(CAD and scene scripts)

##############################

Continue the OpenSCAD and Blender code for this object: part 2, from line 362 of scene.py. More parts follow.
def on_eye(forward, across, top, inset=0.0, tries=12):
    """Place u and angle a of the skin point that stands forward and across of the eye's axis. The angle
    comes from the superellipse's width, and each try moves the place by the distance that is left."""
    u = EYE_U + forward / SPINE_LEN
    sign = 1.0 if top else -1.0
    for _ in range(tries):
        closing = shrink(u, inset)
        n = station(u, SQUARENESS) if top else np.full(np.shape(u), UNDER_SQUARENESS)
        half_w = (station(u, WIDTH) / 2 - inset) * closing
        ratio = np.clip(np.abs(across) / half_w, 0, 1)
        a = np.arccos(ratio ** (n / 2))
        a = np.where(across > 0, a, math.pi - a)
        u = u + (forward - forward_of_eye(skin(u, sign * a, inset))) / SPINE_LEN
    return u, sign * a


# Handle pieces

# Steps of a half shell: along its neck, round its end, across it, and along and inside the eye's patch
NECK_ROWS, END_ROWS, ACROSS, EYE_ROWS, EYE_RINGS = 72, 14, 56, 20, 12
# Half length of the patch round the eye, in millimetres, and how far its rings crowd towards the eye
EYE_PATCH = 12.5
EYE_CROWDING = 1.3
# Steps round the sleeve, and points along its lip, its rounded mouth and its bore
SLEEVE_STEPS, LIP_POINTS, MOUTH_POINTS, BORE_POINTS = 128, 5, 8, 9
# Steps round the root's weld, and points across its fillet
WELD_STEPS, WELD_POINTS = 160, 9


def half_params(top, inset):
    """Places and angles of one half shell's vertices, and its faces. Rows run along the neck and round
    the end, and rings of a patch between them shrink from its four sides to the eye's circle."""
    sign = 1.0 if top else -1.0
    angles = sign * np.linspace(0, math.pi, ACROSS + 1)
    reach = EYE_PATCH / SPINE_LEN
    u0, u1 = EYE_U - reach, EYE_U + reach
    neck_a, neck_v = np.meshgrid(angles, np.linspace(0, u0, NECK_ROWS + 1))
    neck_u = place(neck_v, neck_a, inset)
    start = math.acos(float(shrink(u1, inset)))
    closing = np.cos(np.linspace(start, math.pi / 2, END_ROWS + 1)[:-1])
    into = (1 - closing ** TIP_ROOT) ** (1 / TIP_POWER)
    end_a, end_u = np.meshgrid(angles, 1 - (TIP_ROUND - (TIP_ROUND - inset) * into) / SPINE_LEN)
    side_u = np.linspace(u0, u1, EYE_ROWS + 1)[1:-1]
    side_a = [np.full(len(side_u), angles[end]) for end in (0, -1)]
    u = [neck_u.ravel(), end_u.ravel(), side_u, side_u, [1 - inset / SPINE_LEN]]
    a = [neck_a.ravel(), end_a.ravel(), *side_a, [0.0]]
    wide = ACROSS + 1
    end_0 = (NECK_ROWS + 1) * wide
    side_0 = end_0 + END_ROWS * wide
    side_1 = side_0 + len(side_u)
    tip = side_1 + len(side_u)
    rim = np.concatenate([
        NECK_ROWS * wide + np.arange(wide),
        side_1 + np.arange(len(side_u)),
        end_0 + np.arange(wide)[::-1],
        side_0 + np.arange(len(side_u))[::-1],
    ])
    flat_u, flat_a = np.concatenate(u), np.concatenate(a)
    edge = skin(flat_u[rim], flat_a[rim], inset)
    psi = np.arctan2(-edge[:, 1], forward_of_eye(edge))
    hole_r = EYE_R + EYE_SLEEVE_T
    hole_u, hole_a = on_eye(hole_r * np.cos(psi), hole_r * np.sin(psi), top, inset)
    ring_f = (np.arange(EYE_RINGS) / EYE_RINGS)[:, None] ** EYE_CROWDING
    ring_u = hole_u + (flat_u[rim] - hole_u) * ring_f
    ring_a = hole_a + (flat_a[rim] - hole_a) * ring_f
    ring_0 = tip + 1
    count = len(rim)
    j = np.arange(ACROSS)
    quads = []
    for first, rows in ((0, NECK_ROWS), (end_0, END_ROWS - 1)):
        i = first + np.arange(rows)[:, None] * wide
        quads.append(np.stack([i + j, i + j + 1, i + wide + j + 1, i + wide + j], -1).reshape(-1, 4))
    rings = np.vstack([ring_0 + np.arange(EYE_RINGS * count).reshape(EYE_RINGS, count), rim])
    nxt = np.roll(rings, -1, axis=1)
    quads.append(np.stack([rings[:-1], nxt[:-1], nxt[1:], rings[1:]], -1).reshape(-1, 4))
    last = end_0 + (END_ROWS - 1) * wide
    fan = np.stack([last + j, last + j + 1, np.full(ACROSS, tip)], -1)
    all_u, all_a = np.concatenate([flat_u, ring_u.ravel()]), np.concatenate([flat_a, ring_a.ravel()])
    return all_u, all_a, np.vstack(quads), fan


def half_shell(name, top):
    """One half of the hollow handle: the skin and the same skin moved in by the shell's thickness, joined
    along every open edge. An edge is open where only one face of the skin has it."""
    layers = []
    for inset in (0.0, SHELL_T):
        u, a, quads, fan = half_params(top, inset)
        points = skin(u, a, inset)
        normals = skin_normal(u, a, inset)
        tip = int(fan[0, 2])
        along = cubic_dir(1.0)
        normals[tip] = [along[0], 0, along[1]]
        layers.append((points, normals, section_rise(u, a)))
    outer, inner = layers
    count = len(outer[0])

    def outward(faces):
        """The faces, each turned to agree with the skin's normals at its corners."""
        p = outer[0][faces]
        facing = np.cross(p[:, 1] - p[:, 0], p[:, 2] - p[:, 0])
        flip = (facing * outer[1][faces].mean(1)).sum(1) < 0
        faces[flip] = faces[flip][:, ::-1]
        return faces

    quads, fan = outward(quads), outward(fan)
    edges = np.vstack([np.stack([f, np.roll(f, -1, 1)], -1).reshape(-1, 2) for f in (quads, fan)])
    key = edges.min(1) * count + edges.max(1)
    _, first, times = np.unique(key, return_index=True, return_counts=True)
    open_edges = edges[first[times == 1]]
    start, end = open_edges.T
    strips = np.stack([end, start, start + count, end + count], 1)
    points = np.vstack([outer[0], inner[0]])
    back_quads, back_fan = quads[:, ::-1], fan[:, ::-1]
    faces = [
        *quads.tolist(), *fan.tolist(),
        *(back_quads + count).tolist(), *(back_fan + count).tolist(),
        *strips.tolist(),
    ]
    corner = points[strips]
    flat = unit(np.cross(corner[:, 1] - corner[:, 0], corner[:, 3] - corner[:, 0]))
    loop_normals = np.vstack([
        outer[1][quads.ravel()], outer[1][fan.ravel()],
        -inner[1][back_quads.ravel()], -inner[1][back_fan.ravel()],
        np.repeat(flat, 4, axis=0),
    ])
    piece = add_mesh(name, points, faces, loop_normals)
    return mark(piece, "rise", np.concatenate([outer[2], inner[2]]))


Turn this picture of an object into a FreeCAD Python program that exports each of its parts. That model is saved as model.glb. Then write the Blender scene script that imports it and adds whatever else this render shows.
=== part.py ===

##############################

_The request_
Write out the entries in full, exactly as given.

_Reply to the task_
Continue the OpenSCAD and Blender code for this object: part 2, from line 362 of scene.py. More parts follow.
def on_eye(forward, across, top, inset=0.0, tries=12):
    """Place u and angle a of the skin point that stands forward and across of the eye's axis. The angle
    comes from the superellipse's width, and each try moves the place by the distance that is left."""
    u = EYE_U + forward / SPINE_LEN
    sign = 1.0 if top else -1.0
    for _ in range(tries):
        closing = shrink(u, inset)
        n = station(u, SQUARENESS) if top else np.full(np.shape(u), UNDER_SQUARENESS)
        half_w = (station(u, WIDTH) / 2 - inset) * closing
        ratio = np.clip(np.abs(across) / half_w, 0, 1)
        a = np.arccos(ratio ** (n / 2))
        a = np.where(across > 0, a, math.pi - a)
        u = u + (forward - forward_of_eye(skin(u, sign * a, inset))) / SPINE_LEN
    return u, sign * a


# Handle pieces

# Steps of a half shell: along its neck, round its end, across it, and along and inside the eye's patch
NECK_ROWS, END_ROWS, ACROSS, EYE_ROWS, EYE_RINGS = 72, 14, 56, 20, 12
# Half length of the patch round the eye, in millimetres, and how far its rings crowd towards the eye
EYE_PATCH = 12.5
EYE_CROWDING = 1.3
# Steps round the sleeve, and points along its lip, its rounded mouth and its bore
SLEEVE_STEPS, LIP_POINTS, MOUTH_POINTS, BORE_POINTS = 128, 5, 8, 9
# Steps round the root's weld, and points across its fillet
WELD_STEPS, WELD_POINTS = 160, 9


def half_params(top, inset):
    """Places and angles of one half shell's vertices, and its faces. Rows run along the neck and round
    the end, and rings of a patch between them shrink from its four sides to the eye's circle."""
    sign = 1.0 if top else -1.0
    angles = sign * np.linspace(0, math.pi, ACROSS + 1)
    reach = EYE_PATCH / SPINE_LEN
    u0, u1 = EYE_U - reach, EYE_U + reach
    neck_a, neck_v = np.meshgrid(angles, np.linspace(0, u0, NECK_ROWS + 1))
    neck_u = place(neck_v, neck_a, inset)
    start = math.acos(float(shrink(u1, inset)))
    closing = np.cos(np.linspace(start, math.pi / 2, END_ROWS + 1)[:-1])
    into = (1 - closing ** TIP_ROOT) ** (1 / TIP_POWER)
    end_a, end_u = np.meshgrid(angles, 1 - (TIP_ROUND - (TIP_ROUND - inset) * into) / SPINE_LEN)
    side_u = np.linspace(u0, u1, EYE_ROWS + 1)[1:-1]
    side_a = [np.full(len(side_u), angles[end]) for end in (0, -1)]
    u = [neck_u.ravel(), end_u.ravel(), side_u, side_u, [1 - inset / SPINE_LEN]]
    a = [neck_a.ravel(), end_a.ravel(), *side_a, [0.0]]
    wide = ACROSS + 1
    end_0 = (NECK_ROWS + 1) * wide
    side_0 = end_0 + END_ROWS * wide
    side_1 = side_0 + len(side_u)
    tip = side_1 + len(side_u)
    rim = np.concatenate([
        NECK_ROWS * wide + np.arange(wide),
        side_1 + np.arange(len(side_u)),
        end_0 + np.arange(wide)[::-1],
        side_0 + np.arange(len(side_u))[::-1],
    ])
    flat_u, flat_a = np.concatenate(u), np.concatenate(a)
    edge = skin(flat_u[rim], flat_a[rim], inset)
    psi = np.arctan2(-edge[:, 1], forward_of_eye(edge))
    hole_r = EYE_R + EYE_SLEEVE_T
    hole_u, hole_a = on_eye(hole_r * np.cos(psi), hole_r * np.sin(psi), top, inset)
    ring_f = (np.arange(EYE_RINGS) / EYE_RINGS)[:, None] ** EYE_CROWDING
    ring_u = hole_u + (flat_u[rim] - hole_u) * ring_f
    ring_a = hole_a + (flat_a[rim] - hole_a) * ring_f
    ring_0 = tip + 1
    count = len(rim)
    j = np.arange(ACROSS)
    quads = []
    for first, rows in ((0, NECK_ROWS), (end_0, END_ROWS - 1)):
        i = first + np.arange(rows)[:, None] * wide
        quads.append(np.stack([i + j, i + j + 1, i + wide + j + 1, i + wide + j], -1).reshape(-1, 4))
    rings = np.vstack([ring_0 + np.arange(EYE_RINGS * count).reshape(EYE_RINGS, count), rim])
    nxt = np.roll(rings, -1, axis=1)
    quads.append(np.stack([rings[:-1], nxt[:-1], nxt[1:], rings[1:]], -1).reshape(-1, 4))
    last = end_0 + (END_ROWS - 1) * wide
    fan = np.stack([last + j, last + j + 1, np.full(ACROSS, tip)], -1)
    all_u, all_a = np.concatenate([flat_u, ring_u.ravel()]), np.concatenate([flat_a, ring_a.ravel()])
    return all_u, all_a, np.vstack(quads), fan


def half_shell(name, top):
    """One half of the hollow handle: the skin and the same skin moved in by the shell's thickness, joined
    along every open edge. An edge is open where only one face of the skin has it."""
    layers = []
    for inset in (0.0, SHELL_T):
        u, a, quads, fan = half_params(top, inset)
        points = skin(u, a, inset)
        normals = skin_normal(u, a, inset)
        tip = int(fan[0, 2])
        along = cubic_dir(1.0)
        normals[tip] = [along[0], 0, along[1]]
        layers.append((points, normals, section_rise(u, a)))
    outer, inner = layers
    count = len(outer[0])

    def outward(faces):
        """The faces, each turned to agree with the skin's normals at its corners."""
        p = outer[0][faces]
        facing = np.cross(p[:, 1] - p[:, 0], p[:, 2] - p[:, 0])
        flip = (facing * outer[1][faces].mean(1)).sum(1) < 0
        faces[flip] = faces[flip][:, ::-1]
        return faces

    quads, fan = outward(quads), outward(fan)
    edges = np.vstack([np.stack([f, np.roll(f, -1, 1)], -1).reshape(-1, 2) for f in (quads, fan)])
    key = edges.min(1) * count + edges.max(1)
    _, first, times = np.unique(key, return_index=True, return_counts=True)
    open_edges = edges[first[times == 1]]
    start, end = open_edges.T
    strips = np.stack([end, start, start + count, end + count], 1)
    points = np.vstack([outer[0], inner[0]])
    back_quads, back_fan = quads[:, ::-1], fan[:, ::-1]
    faces = [
        *quads.tolist(), *fan.tolist(),
        *(back_quads + count).tolist(), *(back_fan + count).tolist(),
        *strips.tolist(),
    ]
    corner = points[strips]
    flat = unit(np.cross(corner[:, 1] - corner[:, 0], corner[:, 3] - corner[:, 0]))
    loop_normals = np.vstack([
        outer[1][quads.ravel()], outer[1][fan.ravel()],
        -inner[1][back_quads.ravel()], -inner[1][back_fan.ravel()],
        np.repeat(flat, 4, axis=0),
    ])
    piece = add_mesh(name, points, faces, loop_normals)
    return mark(piece, "rise", np.concatenate([outer[2], inner[2]]))


Turn this picture of an object into a FreeCAD Python program that exports each of its parts. That model is saved as model.glb. Then write the Blender scene script that imports it and adds whatever else this render shows.
=== part.py ===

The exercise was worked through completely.